▶ [GIVEN INSTRUCTION]: Nothing in the records may be left out or altered; reproduce them all exactly.

▶ [EXCERPTED RECORDS]:

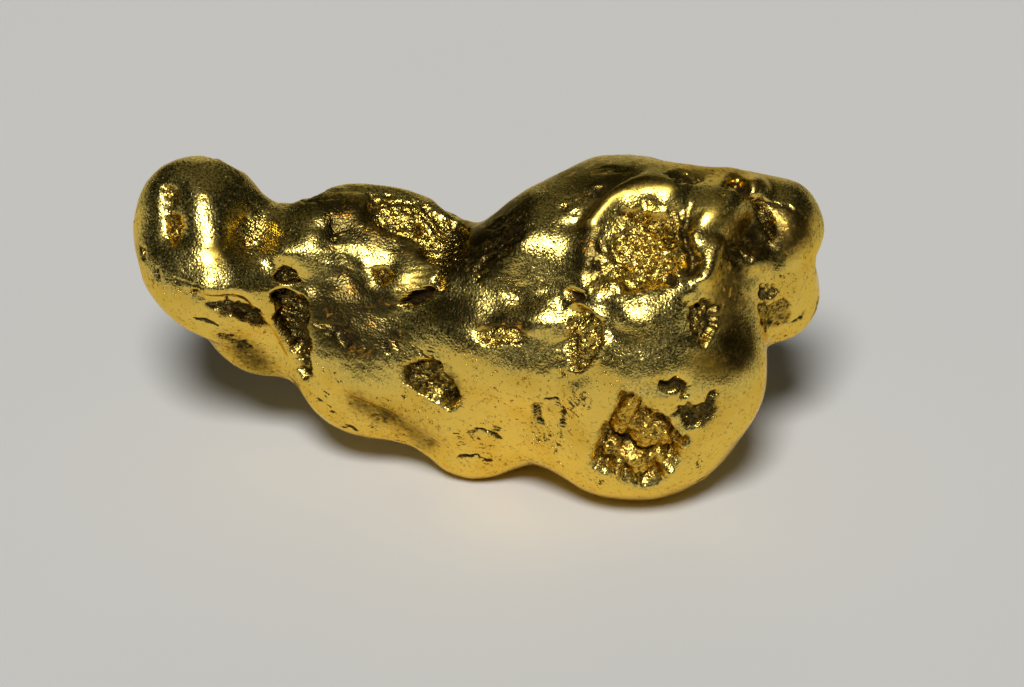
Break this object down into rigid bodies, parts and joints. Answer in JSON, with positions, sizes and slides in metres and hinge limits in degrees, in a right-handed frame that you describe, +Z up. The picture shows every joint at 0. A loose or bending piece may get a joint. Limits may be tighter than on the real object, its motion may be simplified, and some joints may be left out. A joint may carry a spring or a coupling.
{
  "type": "gold nugget",
  "caption": "Water-worn lump of native gold: a heavy boulder at one end, a saddle, a middle lump and an arm with a knob. It rests on three worn feet.",
  "frame": {"origin": "on the plane that the three worn feet share, under the middle of the nugget's box", "axes": "+X along the nugget from the arm's knob to the boulder, +Z up from the feet, +Y from the pitted front to the back"},
  "size_m": [0.0344, 0.0138, 0.0168],
  "materials": {
    "gold": "natural gold, river-polished on its rises, rough and dirty in its pits"
  },
  "bodies": {
    "root": {"gold_nugget": "gold"}
  },
  "joints": []
}
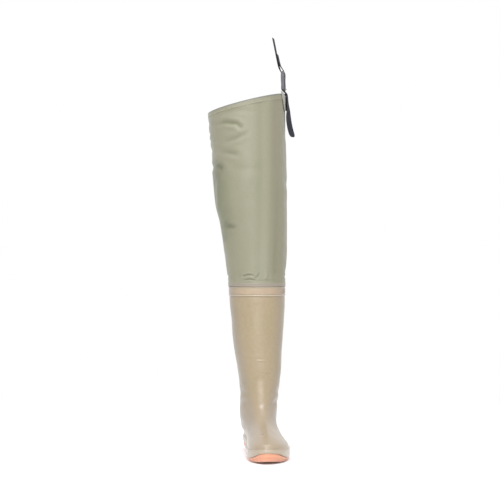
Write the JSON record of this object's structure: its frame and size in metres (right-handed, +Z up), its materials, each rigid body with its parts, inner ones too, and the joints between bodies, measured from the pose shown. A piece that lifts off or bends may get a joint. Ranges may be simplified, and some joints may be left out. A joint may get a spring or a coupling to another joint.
{
  "type": "hip wader",
  "caption": "Left hip wader: moulded boot with a welded coated-fabric leg to the thigh, slanted collar, and a webbing strap with a slide buckle on the outer side.",
  "frame": {"origin": "on the floor under the middle of the heel tread", "axes": "+Z up the leg, toe towards -Y, outer side of the foot (the wearer's left) towards +X"},
  "size_m": [0.1971, 0.3421, 0.9432],
  "materials": {
    "sole_pvc": "moulded PVC, satin",
    "boot_pvc": "moulded PVC, semi-gloss",
    "footbed": "felt",
    "leg_fabric": "coated nylon, low sheen",
    "webbing": "woven",
    "buckle_plastic": "moulded, satin"
  },
  "bodies": {
    "root": {"outsole": "sole_pvc", "upper": "boot_pvc", "insole": "footbed", "leg": "leg_fabric", "strap_tab": "leg_fabric", "strap_upper": "webbing", "strap_lower": "webbing", "buckle": "buckle_plastic"}
  },
  "joints": []
}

▶ [ANSWER TO THE PROBLEM]:
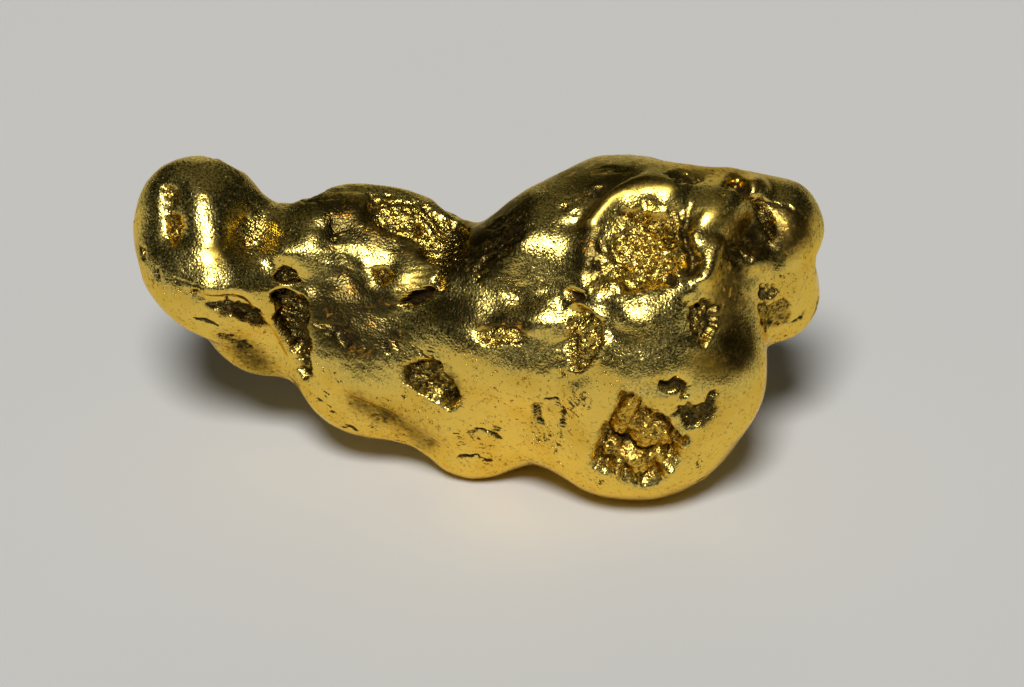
Break this object down into rigid bodies, parts and joints. Answer in JSON, with positions, sizes and slides in metres and hinge limits in degrees, in a right-handed frame that you describe, +Z up. The picture shows every joint at 0. A loose or bending piece may get a joint. Limits may be tighter than on the real object, its motion may be simplified, and some joints may be left out. A joint may carry a spring or a coupling.
{
  "type": "gold nugget",
  "caption": "Water-worn lump of native gold: a heavy boulder at one end, a saddle, a middle lump and an arm with a knob. It rests on three worn feet.",
  "frame": {"origin": "on the plane that the three worn feet share, under the middle of the nugget's box", "axes": "+X along the nugget from the arm's knob to the boulder, +Z up from the feet, +Y from the pitted front to the back"},
  "size_m": [0.0344, 0.0138, 0.0168],
  "materials": {
    "gold": "natural gold, river-polished on its rises, rough and dirty in its pits"
  },
  "bodies": {
    "root": {"gold_nugget": "gold"}
  },
  "joints": []
}
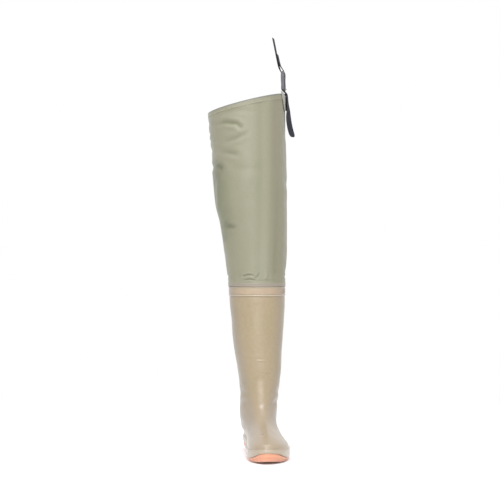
Write the JSON record of this object's structure: its frame and size in metres (right-handed, +Z up), its materials, each rigid body with its parts, inner ones too, and the joints between bodies, measured from the pose shown. A piece that lifts off or bends may get a joint. Ranges may be simplified, and some joints may be left out. A joint may get a spring or a coupling to another joint.
{
  "type": "hip wader",
  "caption": "Left hip wader: moulded boot with a welded coated-fabric leg to the thigh, slanted collar, and a webbing strap with a slide buckle on the outer side.",
  "frame": {"origin": "on the floor under the middle of the heel tread", "axes": "+Z up the leg, toe towards -Y, outer side of the foot (the wearer's left) towards +X"},
  "size_m": [0.1971, 0.3421, 0.9432],
  "materials": {
    "sole_pvc": "moulded PVC, satin",
    "boot_pvc": "moulded PVC, semi-gloss",
    "footbed": "felt",
    "leg_fabric": "coated nylon, low sheen",
    "webbing": "woven",
    "buckle_plastic": "moulded, satin"
  },
  "bodies": {
    "root": {"outsole": "sole_pvc", "upper": "boot_pvc", "insole": "footbed", "leg": "leg_fabric", "strap_tab": "leg_fabric", "strap_upper": "webbing", "strap_lower": "webbing", "buckle": "buckle_plastic"}
  },
  "joints": []
}